Headquartered in its namesake Oxford, UK, and Cambridge, UK, Oxford Nanopore maintains commercial operations in New York and Cambridge, MA, as well as in China, Japan, France, and Germany. The company said it recently opened its new Oxford HQ, and is opening additional offices in Shanghai and San Francisco.

Oxford Nanopore’s financing comes more than three months after J Capital Research published a negative report labeling Oxford Nanopore “a company that cannot make its technology work but whose valuation has been bloated by successive rounds of investment.” The company “is understood to believe the report is inaccurate,” The Times of London reported, with Dr. Sanghera adding that Oxford Nanopore has “passed through technology validation. This is about commercial execution now.”
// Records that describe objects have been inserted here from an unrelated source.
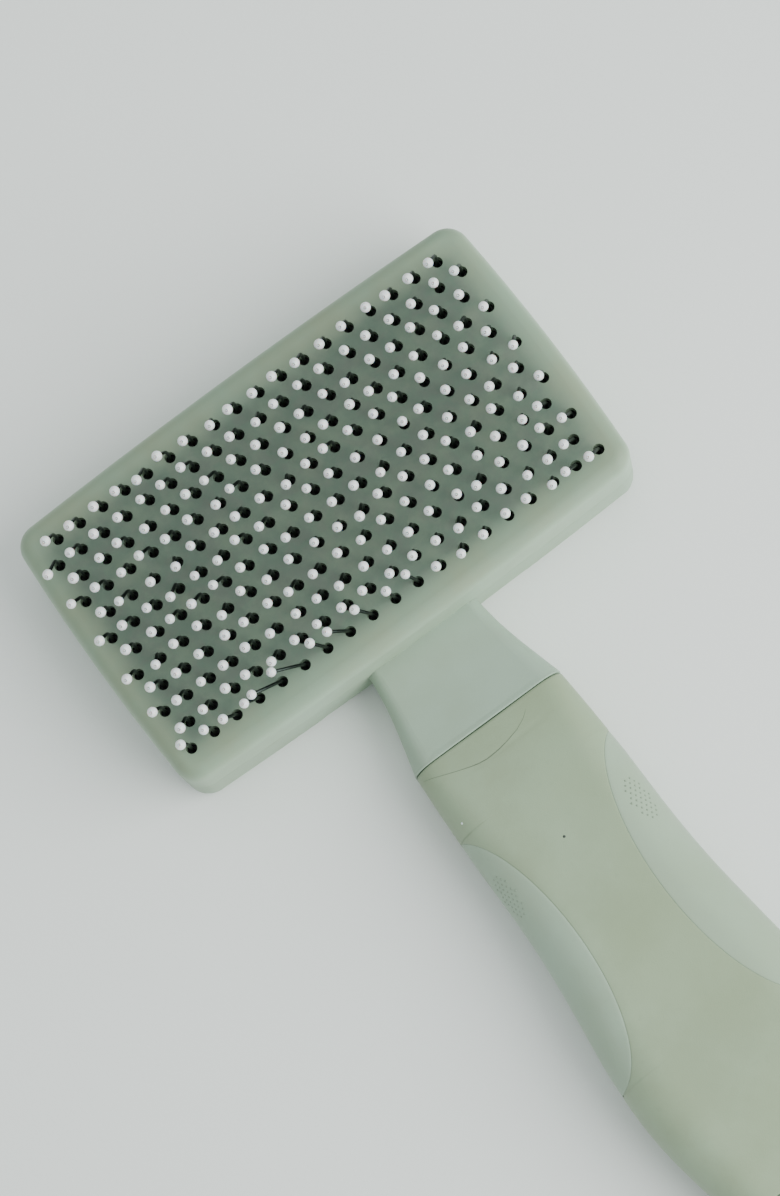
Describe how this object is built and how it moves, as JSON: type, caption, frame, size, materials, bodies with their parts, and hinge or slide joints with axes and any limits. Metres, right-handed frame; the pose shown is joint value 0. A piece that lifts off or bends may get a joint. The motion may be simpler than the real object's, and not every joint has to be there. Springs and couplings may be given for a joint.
{
  "type": "slicker brush",
  "caption": "Rectangular pet grooming brush with fine ball-tipped wire pins that slide back into a perforated face, and a straight soft-grip handle.",
  "frame": {"origin": "centre of the flat back of the head, on the surface it lies on", "axes": "+Z out through the pins, +Y along the handle's line and away from the handle, +X along the head's long side"},
  "size_m": [0.103, 0.195, 0.031],
  "materials": {
    "shell_plastic": "matte moulded",
    "plate_plastic": "matte moulded",
    "grip_rubber": "soft touch",
    "pad_rubber": "soft touch",
    "carrier_plastic": "moulded",
    "pin_wire": "dark drawn wire",
    "pin_tip": "dipped",
    "spring_steel": "plain",
    "screw_steel": "zinc plated"
  },
  "bodies": {
    "shell": {"face_shell": "shell_plastic", "rear_shell": "shell_plastic", "handle_front": "shell_plastic", "grip_sleeve": "grip_rubber", "side_pad_left": "pad_rubber", "side_pad_right": "pad_rubber", "end_cap": "shell_plastic", "head_screws": "screw_steel", "neck_screws": "screw_steel", "handle_screws": "screw_steel", "return_spring_1": "spring_steel", "return_spring_2": "spring_steel", "return_spring_3": "spring_steel", "return_spring_4": "spring_steel", "latch_spring": "spring_steel"},
    "carriage": {"pin_carrier": "carrier_plastic", "pin_backing_plate": "carrier_plastic", "push_plate": "plate_plastic", "carriage_screws": "screw_steel", "latch_clip": "spring_steel", "latch_rivets": "screw_steel", "pins_row_01": "pin_wire", "pins_row_02": "pin_wire", "pins_row_03": "pin_wire", "pins_row_04": "pin_wire", "pins_row_05": "pin_wire", "pins_row_06": "pin_wire", "pins_row_07": "pin_wire", "pins_row_08": "pin_wire", "pins_row_09": "pin_wire", "pins_row_10": "pin_wire", "pins_row_11": "pin_wire", "pins_row_12": "pin_wire", "tips_row_01": "pin_tip", "tips_row_02": "pin_tip", "tips_row_03": "pin_tip", "tips_row_04": "pin_tip", "tips_row_05": "pin_tip", "tips_row_06": "pin_tip", "tips_row_07": "pin_tip", "tips_row_08": "pin_tip", "tips_row_09": "pin_tip", "tips_row_10": "pin_tip", "tips_row_11": "pin_tip", "tips_row_12": "pin_tip"},
    "button": {"release_button": "plate_plastic"},
    "latch": {"latch_slide": "carrier_plastic"}
  },
  "joints": [
    {"name": "carriage_slide", "type": "slide", "parent": "shell", "child": "carriage", "axis": [0, 0, 1], "range_m": [-0.009, 0], "deforming": ["return_spring_1", "return_spring_2", "return_spring_3", "return_spring_4", "latch_clip"]},
    {"name": "button_press", "type": "slide", "parent": "shell", "child": "button", "axis": [0, 0, 1], "range_m": [0, 0.0014], "stiffness_N_per_m": 500, "springref_m": -0.0006, "deforming": ["latch_spring"]},
    {"name": "latch_travel", "type": "slide", "parent": "shell", "child": "latch", "axis": [0, 1, 0], "range_m": [0, 0.0014]}
  ],
  "couplings": [
    {"joint": "latch_travel", "follows": "button_press", "ratio": 1}
  ]
}
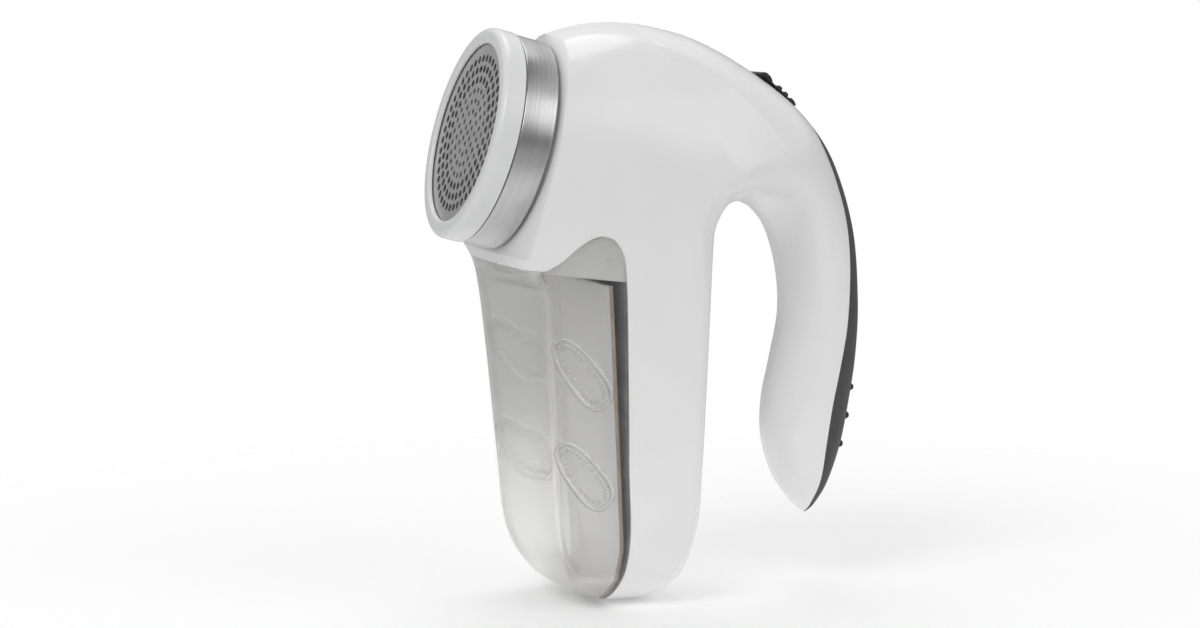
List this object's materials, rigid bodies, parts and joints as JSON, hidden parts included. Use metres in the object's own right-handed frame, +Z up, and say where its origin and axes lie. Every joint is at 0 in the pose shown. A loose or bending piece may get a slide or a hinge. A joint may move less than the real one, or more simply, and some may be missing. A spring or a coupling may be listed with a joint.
{
  "type": "fabric shaver",
  "caption": "Hand-held fabric shaver: upright column with clear lint box, tilted round foil head with distance guard, and a hooked handle with a soft grip pad and thumb switch.",
  "frame": {"origin": "middle of the bounding box, at the surface the column stands on", "axes": "+Z up along the column, -Y the side the head faces, +Y the handle side, +X across the two half shells"},
  "size_m": [0.07, 0.1368, 0.1775],
  "materials": {
    "shell_white": "gloss white ABS",
    "grip_rubber": "soft-touch dark grey",
    "black_rubber": "matt black",
    "black_plastic": "fine matt",
    "grey_plastic": "fine matt",
    "collar_plastic": "gloss",
    "clear_plastic": "clear, lightly smoked",
    "amber_plastic": "translucent tan",
    "frosted_plastic": "frosted translucent",
    "foil_steel": "satin perforated foil",
    "brushed_ring": "turned and brushed round its axis",
    "blade_steel": "ground",
    "spring_steel": "drawn wire",
    "motor_steel": "plated",
    "screw_steel": "zinc plated",
    "contact_metal": "nickel-plated brass",
    "copper": null,
    "cell_wrap": "printed shrink sleeve",
    "board": "solder mask",
    "wire_red": "insulated wire"
  },
  "bodies": {
    "body": {"housing_right": "shell_white", "housing_left": "shell_white", "grip_pad": "grip_rubber", "grip_ribs": "black_rubber", "switch_body": "contact_metal", "bin_catch": "spring_steel", "head_collar": "collar_plastic", "motor_can": "motor_steel", "motor_cap": "black_plastic", "motor_mount": "collar_plastic", "motor_screws": "screw_steel", "cell_left": "cell_wrap", "cell_right": "cell_wrap", "cell_tray": "grey_plastic", "cell_contacts": "contact_metal", "circuit_board": "board", "inlet_jack": "black_plastic", "inlet_contacts": "contact_metal", "housing_screws": "screw_steel", "leads": "wire_red"},
    "lint_box": {"lint_bin": "clear_plastic", "lint_bin_back": "amber_plastic"},
    "foil_holder": {"foil": "foil_steel", "foil_ring": "brushed_ring"},
    "guard": {"guard_ring": "frosted_plastic"},
    "cutter": {"blade_carrier": "grey_plastic", "blades": "blade_steel", "blade_spring": "spring_steel", "impeller": "grey_plastic", "drive_shaft": "blade_steel", "motor_rotor": "copper"},
    "switch": {"switch_button": "black_plastic", "switch_carriage": "grey_plastic"}
  },
  "joints": [
    {"name": "lint_box_slide", "type": "slide", "parent": "body", "child": "lint_box", "axis": [0, -0.3007, -0.9537], "range_m": [0, 0.115]},
    {"name": "foil_holder_turn", "type": "hinge", "parent": "body", "child": "foil_holder", "pos_m": [0, -0.04324, 0.1403], "axis": [0, -0.9659, 0.2588], "range_deg": [0, 30]},
    {"name": "guard_pull", "type": "slide", "parent": "foil_holder", "child": "guard", "axis": [0, -0.9659, 0.2588], "range_m": [0, 0.012]},
    {"name": "cutter_spin", "type": "hinge", "parent": "body", "child": "cutter", "pos_m": [0, -0.04324, 0.1403], "axis": [0, -0.9659, 0.2588], "continuous": true},
    {"name": "switch_slide", "type": "slide", "parent": "body", "child": "switch", "axis": [0, 0.7513, -0.66], "range_m": [0, 0.005]}
  ]
}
Dr. Sanghera told the newspaper 6,000 MinION sequencers are in use worldwide, with applications including tracking the ebola virus across west Africa, and researching zika in South America. The financing, he added, would help keep the company independent, and avoid the fate of his previous employer Medisense, a glucose monitoring business sold to Abbott Laboratories in 1996 for $876 million.

The financing attracted global investors that included the Singapore global investment firm GIC, Chinese-owned investment services company CCB International, the Australian fund Hostplus, and existing investors.

“This investment reflects our confidence in the global demand outlook for DNA information across many industries over the long term,” Bryan Yeo, GIC’s chief investment officer of public equities, said in a statement. “Oxford Nanopore has a unique business model of providing accessible, real-time DNA-analysis technologies that can be applied to pocket-sized or industrial installations. We believe this will continue to drive growth in their user base as well as in new applications for DNA- or RNA-sequencing.”

Added David Elia, CEO of Hostplus: “We are excited by the possibilities of Oxford Nanopore technology to develop new applied markets and to revolutionize testing. This could be in oncology, infectious disease, reproductive health and blood screening.”